When evaluating the accuracy of your Genie space, it’s important to structure tests to reflect realistic scenarios. Users may ask the same question in different ways. Databricks recommends adding multiple phrasings of the same question and using the same example SQL in your benchmark tests to fully assess accuracy. Most Genie spaces should include 2 - 4 phrasings of the same question.

Run benchmark questions

Users with at least CAN EDIT permissions in a Genie space can create a benchmark run anytime, which will automatically evaluate across all benchmark questions. To evaluate each benchmark question, we will first submit the question to Genie, then compare the Genie results against the benchmark. One of the following labels is applied to each benchmark:

  • Good: Responses are marked with this label when the Genie-generated query result matches the results from the provided SQL Answer. When a response is marked Good, it means that the row values match exactly, regardless of sort order or column names.

  • Needs review: Responses are marked with this label when Genie cannot assess correctness or when Genie-generated query results do not match the results from the provided SQL Answer. If there are unexpected changes to a tables dimensions in the generated response or the provided SQL answer, the question may be marked for review. Any benchmark questions that do not include a SQL Answer must be reviewed manually.

  • Bad: Responses are never automatically labelled as Bad. If Genie-generated query results do not match the result set from the provided SQL Answer, the question is marked as Needs review. When you review those benchmarks, you can mark a result as Bad if you don’t think Genie’s generated query results answer the question.

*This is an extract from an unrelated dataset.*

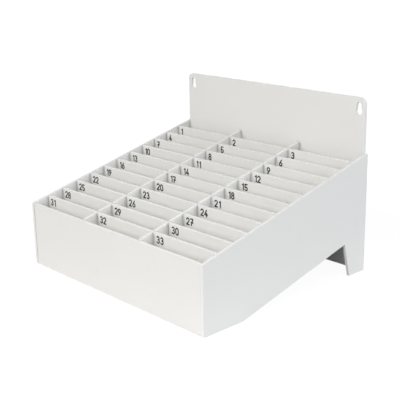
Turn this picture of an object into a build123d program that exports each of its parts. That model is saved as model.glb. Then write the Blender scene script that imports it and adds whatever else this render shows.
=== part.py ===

To run all benchmark questions:

  1. Click Benchmarks icon Benchmarks in the Genie space sidebar near the left side of the screen.

  2. Click Run benchmarks to start the test run.

Note

If you close this page, the benchmark run automatically pauses. You can resume the test when you reopen the page.

Access benchmark evaluations

You can access all of your benchmark evaluations to track accuracy in your Genie space over time. When you click the Benchmarks icon in the left sidebar in a Genie space, a timestamped list of evaluation runs appears in the Evaluations tab. If no evaluation runs are found, see Add benchmark questions or Run benchmark questions.

Evaluations screen as described in the text that follows.

The Evaluations tab shows an overview of evaluations and their performance reported in the following categories:

Evaluation name: A timestamp that indicates when an evaluation run occured. Click the timestamp to see details for that evaluation. Execution status: Indicates if the evaluation is completed, paused, or unsuccessful. If an evaluation run includes benchmark questions that do not have predefined SQL answers, it is marked for review in this column. Accuracy: A numeric assessment of accuracy across all benchmark questions. For evaluation runs that require manual review, an accuracy measure appears only after those questions have been reviewed. Created by: Indicates the name of the user who ran the evaluation.

Review individual evaluations

You can review individual evaluations to get a detailed look at each response. You can edit the assessment for any question and update any items that need manual review.

To review individual evaluations:

  1. Click Benchmarks icon Benchmarks in the Genie space sidebar near the left side of the screen.

  2. Click the timestamp for any evaluation in the Evaluation name column to open a detailed view of that test run.

    A screen that shows the results of a single evaluation run. All questions are listed on the left. If applicable, individual questions are shown on the right with the model output and the ground truth output.
  3. Click a question near the left side of the screen to see the associated details. Use the evaluation detail screen perform the next steps.

  4. Review and compare the Model output response with the Ground truth response.

    Note

    The results of these responses appear in the the evaluation details for one week. After one week, the results are no longer visible. The generated SQL statement and the example SQL statement remain.

  5. Click the Edit icon on the label to edit the assessment.

    Mark each result as Good or Bad to get an accurate score for this evaluation.